PROBLEM REQUIREMENTS: Beginning with the first line below, please repeat the material exactly, ending with the line that includes "wasm.setup();".

RECORDED DATA:
───
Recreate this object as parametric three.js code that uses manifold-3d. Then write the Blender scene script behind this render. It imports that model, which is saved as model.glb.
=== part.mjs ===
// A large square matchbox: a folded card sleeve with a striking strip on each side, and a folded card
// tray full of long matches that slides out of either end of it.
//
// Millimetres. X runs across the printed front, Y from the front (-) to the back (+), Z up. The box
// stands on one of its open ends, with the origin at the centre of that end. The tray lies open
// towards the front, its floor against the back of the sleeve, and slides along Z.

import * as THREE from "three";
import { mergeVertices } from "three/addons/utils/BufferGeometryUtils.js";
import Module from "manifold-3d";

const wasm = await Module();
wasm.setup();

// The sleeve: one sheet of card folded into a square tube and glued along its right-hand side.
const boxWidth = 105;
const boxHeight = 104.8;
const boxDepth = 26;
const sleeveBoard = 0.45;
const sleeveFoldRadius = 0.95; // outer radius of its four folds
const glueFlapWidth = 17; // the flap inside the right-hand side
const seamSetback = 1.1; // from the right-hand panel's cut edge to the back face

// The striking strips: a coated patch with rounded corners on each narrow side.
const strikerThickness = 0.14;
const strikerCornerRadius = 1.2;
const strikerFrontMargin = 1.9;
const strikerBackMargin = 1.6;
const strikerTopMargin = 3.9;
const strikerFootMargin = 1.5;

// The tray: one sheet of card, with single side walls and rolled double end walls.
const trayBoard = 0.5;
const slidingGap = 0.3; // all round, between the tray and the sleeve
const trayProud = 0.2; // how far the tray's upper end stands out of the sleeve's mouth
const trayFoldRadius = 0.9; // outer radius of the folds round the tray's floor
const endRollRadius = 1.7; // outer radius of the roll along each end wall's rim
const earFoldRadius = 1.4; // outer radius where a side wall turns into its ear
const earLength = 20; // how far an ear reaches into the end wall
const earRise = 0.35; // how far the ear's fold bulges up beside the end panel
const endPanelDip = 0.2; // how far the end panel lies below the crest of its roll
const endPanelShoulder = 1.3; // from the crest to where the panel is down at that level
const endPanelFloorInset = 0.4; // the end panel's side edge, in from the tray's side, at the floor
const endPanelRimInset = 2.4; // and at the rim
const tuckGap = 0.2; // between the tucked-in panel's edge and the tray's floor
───
WRITTEN ANSWER:
Recreate this object as parametric three.js code that uses manifold-3d. Then write the Blender scene script behind this render. It imports that model, which is saved as model.glb.
=== part.mjs ===
// A large square matchbox: a folded card sleeve with a striking strip on each side, and a folded card
// tray full of long matches that slides out of either end of it.
//
// Millimetres. X runs across the printed front, Y from the front (-) to the back (+), Z up. The box
// stands on one of its open ends, with the origin at the centre of that end. The tray lies open
// towards the front, its floor against the back of the sleeve, and slides along Z.

import * as THREE from "three";
import { mergeVertices } from "three/addons/utils/BufferGeometryUtils.js";
import Module from "manifold-3d";

const wasm = await Module();
wasm.setup();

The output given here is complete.